_GIVEN INFORMATION_
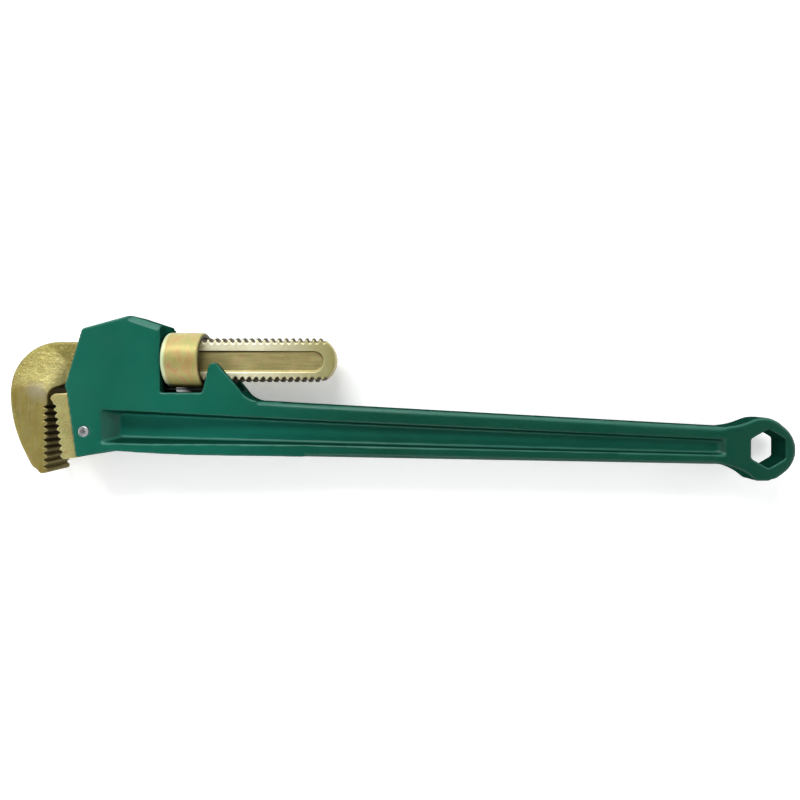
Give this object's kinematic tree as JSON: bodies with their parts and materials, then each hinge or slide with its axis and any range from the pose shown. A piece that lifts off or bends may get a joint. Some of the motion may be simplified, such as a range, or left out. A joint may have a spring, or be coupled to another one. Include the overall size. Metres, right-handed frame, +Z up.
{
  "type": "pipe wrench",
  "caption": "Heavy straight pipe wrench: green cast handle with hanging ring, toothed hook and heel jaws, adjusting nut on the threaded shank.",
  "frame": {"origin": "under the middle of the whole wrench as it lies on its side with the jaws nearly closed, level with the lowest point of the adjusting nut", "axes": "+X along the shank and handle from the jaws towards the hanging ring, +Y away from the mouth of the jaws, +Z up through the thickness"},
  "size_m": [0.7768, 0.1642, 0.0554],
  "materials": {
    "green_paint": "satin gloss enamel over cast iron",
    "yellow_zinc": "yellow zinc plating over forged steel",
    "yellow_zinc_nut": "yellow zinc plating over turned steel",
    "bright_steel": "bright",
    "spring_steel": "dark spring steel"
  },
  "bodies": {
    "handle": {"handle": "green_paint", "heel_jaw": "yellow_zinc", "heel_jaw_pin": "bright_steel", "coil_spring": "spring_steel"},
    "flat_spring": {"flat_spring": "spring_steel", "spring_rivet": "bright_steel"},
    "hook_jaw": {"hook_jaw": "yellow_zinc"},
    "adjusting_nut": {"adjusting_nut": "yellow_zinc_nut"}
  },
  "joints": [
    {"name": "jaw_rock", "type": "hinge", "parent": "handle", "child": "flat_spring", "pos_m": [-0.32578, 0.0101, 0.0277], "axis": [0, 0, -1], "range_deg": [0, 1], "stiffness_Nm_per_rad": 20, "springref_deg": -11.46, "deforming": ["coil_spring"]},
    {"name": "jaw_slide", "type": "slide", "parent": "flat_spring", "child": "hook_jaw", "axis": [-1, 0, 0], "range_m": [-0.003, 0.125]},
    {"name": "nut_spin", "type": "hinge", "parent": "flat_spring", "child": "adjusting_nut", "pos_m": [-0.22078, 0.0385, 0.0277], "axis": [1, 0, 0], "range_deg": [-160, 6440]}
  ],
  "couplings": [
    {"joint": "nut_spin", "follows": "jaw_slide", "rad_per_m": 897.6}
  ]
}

_WHAT IS BEING ASKED_
The whole listing above needs to be written out again exactly.

_THE RESPONSE_
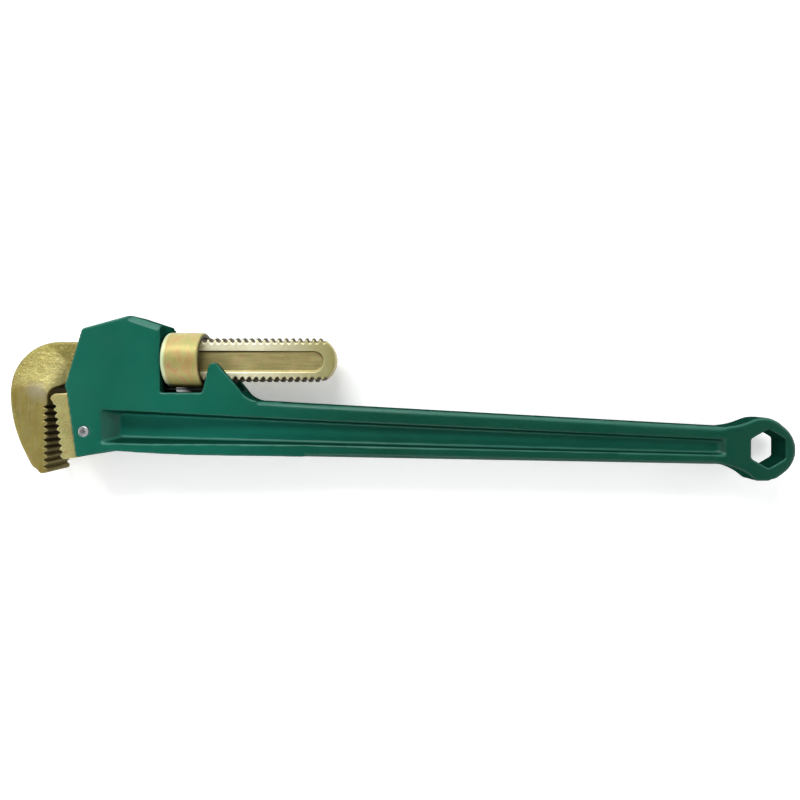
Give this object's kinematic tree as JSON: bodies with their parts and materials, then each hinge or slide with its axis and any range from the pose shown. A piece that lifts off or bends may get a joint. Some of the motion may be simplified, such as a range, or left out. A joint may have a spring, or be coupled to another one. Include the overall size. Metres, right-handed frame, +Z up.
{
  "type": "pipe wrench",
  "caption": "Heavy straight pipe wrench: green cast handle with hanging ring, toothed hook and heel jaws, adjusting nut on the threaded shank.",
  "frame": {"origin": "under the middle of the whole wrench as it lies on its side with the jaws nearly closed, level with the lowest point of the adjusting nut", "axes": "+X along the shank and handle from the jaws towards the hanging ring, +Y away from the mouth of the jaws, +Z up through the thickness"},
  "size_m": [0.7768, 0.1642, 0.0554],
  "materials": {
    "green_paint": "satin gloss enamel over cast iron",
    "yellow_zinc": "yellow zinc plating over forged steel",
    "yellow_zinc_nut": "yellow zinc plating over turned steel",
    "bright_steel": "bright",
    "spring_steel": "dark spring steel"
  },
  "bodies": {
    "handle": {"handle": "green_paint", "heel_jaw": "yellow_zinc", "heel_jaw_pin": "bright_steel", "coil_spring": "spring_steel"},
    "flat_spring": {"flat_spring": "spring_steel", "spring_rivet": "bright_steel"},
    "hook_jaw": {"hook_jaw": "yellow_zinc"},
    "adjusting_nut": {"adjusting_nut": "yellow_zinc_nut"}
  },
  "joints": [
    {"name": "jaw_rock", "type": "hinge", "parent": "handle", "child": "flat_spring", "pos_m": [-0.32578, 0.0101, 0.0277], "axis": [0, 0, -1], "range_deg": [0, 1], "stiffness_Nm_per_rad": 20, "springref_deg": -11.46, "deforming": ["coil_spring"]},
    {"name": "jaw_slide", "type": "slide", "parent": "flat_spring", "child": "hook_jaw", "axis": [-1, 0, 0], "range_m": [-0.003, 0.125]},
    {"name": "nut_spin", "type": "hinge", "parent": "flat_spring", "child": "adjusting_nut", "pos_m": [-0.22078, 0.0385, 0.0277], "axis": [1, 0, 0], "range_deg": [-160, 6440]}
  ],
  "couplings": [
    {"joint": "nut_spin", "follows": "jaw_slide", "rad_per_m": 897.6}
  ]
}